Week 6-7. Q learning - changes
I am still working on how to improve the handling when the problem is multivariable (linear and angular velocity) by applying the Q Learning algorithm. The car manages to stabilise on straights and not very sharp curves, but it is not able to negotiate the more complicated curves. One of the reasons may be the speed of iterations. Currently the algorithm iterates at 10-15 iterations per second. At each iteration it processes the image to obtain the observation and updates the Q-table. The algorithm may not iterate fast enough to react in time, but I don’t think it is slow. Another reason may be that the reward function is not defined correctly.
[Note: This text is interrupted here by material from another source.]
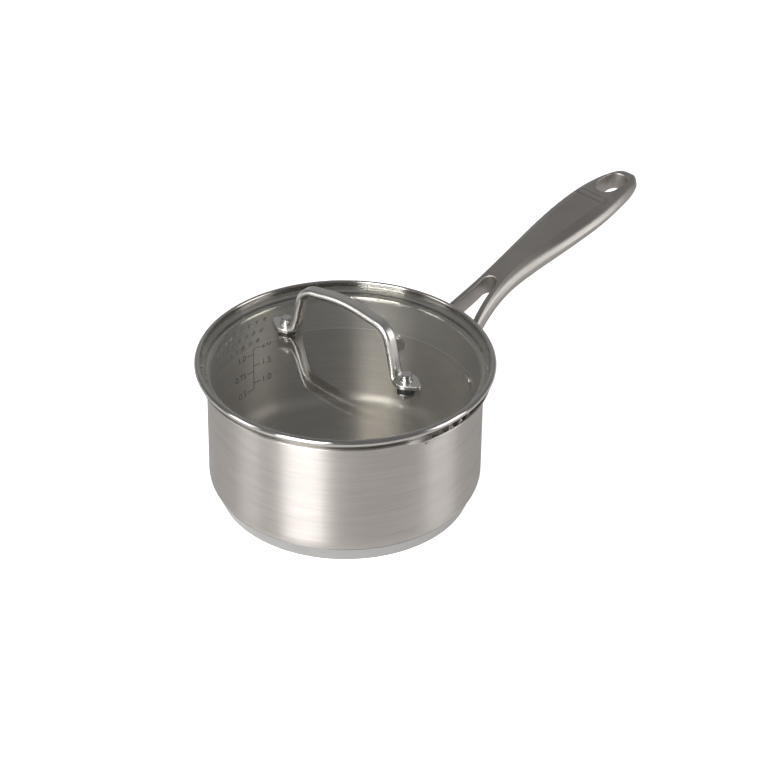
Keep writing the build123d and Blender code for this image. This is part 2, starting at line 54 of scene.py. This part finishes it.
class Nodes:
    """Builds one material's node tree with short calls."""

    def __init__(self, name):
        self.material = bpy.data.materials.new(name)
        self.material.use_nodes = True
        self.tree = self.material.node_tree
        self.tree.nodes.clear()
        self.out = self.add("ShaderNodeOutputMaterial")

    def add(self, kind, links=None, **settings):
        node = self.tree.nodes.new(kind)
        for key, value in settings.items():
            setattr(node, key, value)
        for key, value in (links or {}).items():
            self.put(node, key, value)
        return node

    def put(self, node, key, value):
        socket = node.inputs[key]
        if isinstance(value, bpy.types.NodeSocket):
            self.tree.links.new(value, socket)
        else:
            socket.default_value = value

    def math(self, operation, a, b=0.0):
        return self.add("ShaderNodeMath", {0: a, 1: b}, operation=operation).outputs[0]

    def fit(self, value, low, high, new_low, new_high):
        """A value moved from one range to another, and held within it."""
        links = {"Value": value, "From Min": low, "From Max": high, "To Min": new_low, "To Max": new_high}
        return self.add("ShaderNodeMapRange", links).outputs["Result"]

    def spread(self, noise, low, high):
        """A noise spread over a range."""
        return self.fit(noise, NOISE_LOW, NOISE_HIGH, low, high)

    def noise(self, vector, scale, detail=2.0, rough=0.5):
        links = {"Vector": vector, "Scale": scale, "Detail": detail, "Roughness": rough}
        return self.add("ShaderNodeTexNoise", links).outputs["Fac"]

    def mix_color(self, factor, a, b):
        node = self.add("ShaderNodeMix", data_type="RGBA")
        self.put(node, 0, factor)
        self.put(node, 6, a)
        self.put(node, 7, b)
        return node.outputs[2]

    def tinted(self, noise, tint, dark, light):
        """A tint that a noise takes from a darker to a lighter share of itself."""
        return self.mix_color(self.spread(noise, 0.0, 1.0), shade(tint, dark), shade(tint, light))

    def place(self):
        return self.add("ShaderNodeTexCoord").outputs["Object"]

    def scaled(self, vector, scale):
        return self.add("ShaderNodeMapping", {"Vector": vector, "Scale": scale}).outputs["Vector"]

    def round_place(self, around, up, out):
        """Coordinates that run round the Z axis: direction, then height and radius together."""
        x, y, z = self.add("ShaderNodeSeparateXYZ", {0: self.place()}).outputs
        square = self.math("ADD", self.math("MULTIPLY", x, x), self.math("MULTIPLY", y, y))
        radius = self.math("SQRT", self.math("ADD", square, AXIS_GUARD))
        across = self.math("MULTIPLY", self.math("DIVIDE", x, radius), around)
        along = self.math("MULTIPLY", self.math("DIVIDE", y, radius), around)
        level = self.math("ADD", self.math("MULTIPLY", z, up), self.math("MULTIPLY", radius, out))
        return self.add("ShaderNodeCombineXYZ", {0: across, 1: along, 2: level}).outputs[0]

    def bump(self, height, strength, distance):
        links = {"Height": height, "Strength": strength, "Distance": distance}
        return self.add("ShaderNodeBump", links).outputs["Normal"]

    def brushing(self, anisotropy):
        """Links that stretch highlights across lines brushed in rings round the Z axis."""
        return {
            "Anisotropic": anisotropy,
            "Anisotropic Rotation": QUARTER_TURN,
            "Tangent": self.add("ShaderNodeTangent", direction_type="RADIAL", axis="Z").outputs[0],
        }

    def principled(self, links):
        return self.add("ShaderNodeBsdfPrincipled", links).outputs[0]

    def finish(self, shader):
        self.tree.links.new(shader, self.out.inputs["Surface"])
        return self.material


def color(r, g, b):
    return (r, g, b, 1.0)


def shade(tint, share):
    """A tint made darker or lighter by a share of itself."""
    return color(*[min(1.0, part * share) for part in tint])


# ---- materials ----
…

It may be giving rewards within a very small range, which when discretised will give the same value, as all the values would be within the same interval. To this end, I have been modifying the reward function and the observation function to see that different values are taken and that they are reasonable. These tests are presented in these graphs:
To extract the data, an agent with a random policy has been allowed to act on the environment for 1000 iterations. Discrete observations and rewards were obtained for each iteration. It can be interpreted as meaning that an observation with a value less than the mean value of the possible observations implies that the car is far to the left of the line and vice versa. Another problem I have detected is that although the algorithm almost always runs at 13-15 iterations per second, there are times when it runs at 3-5 iterations. This may be due to my hardware.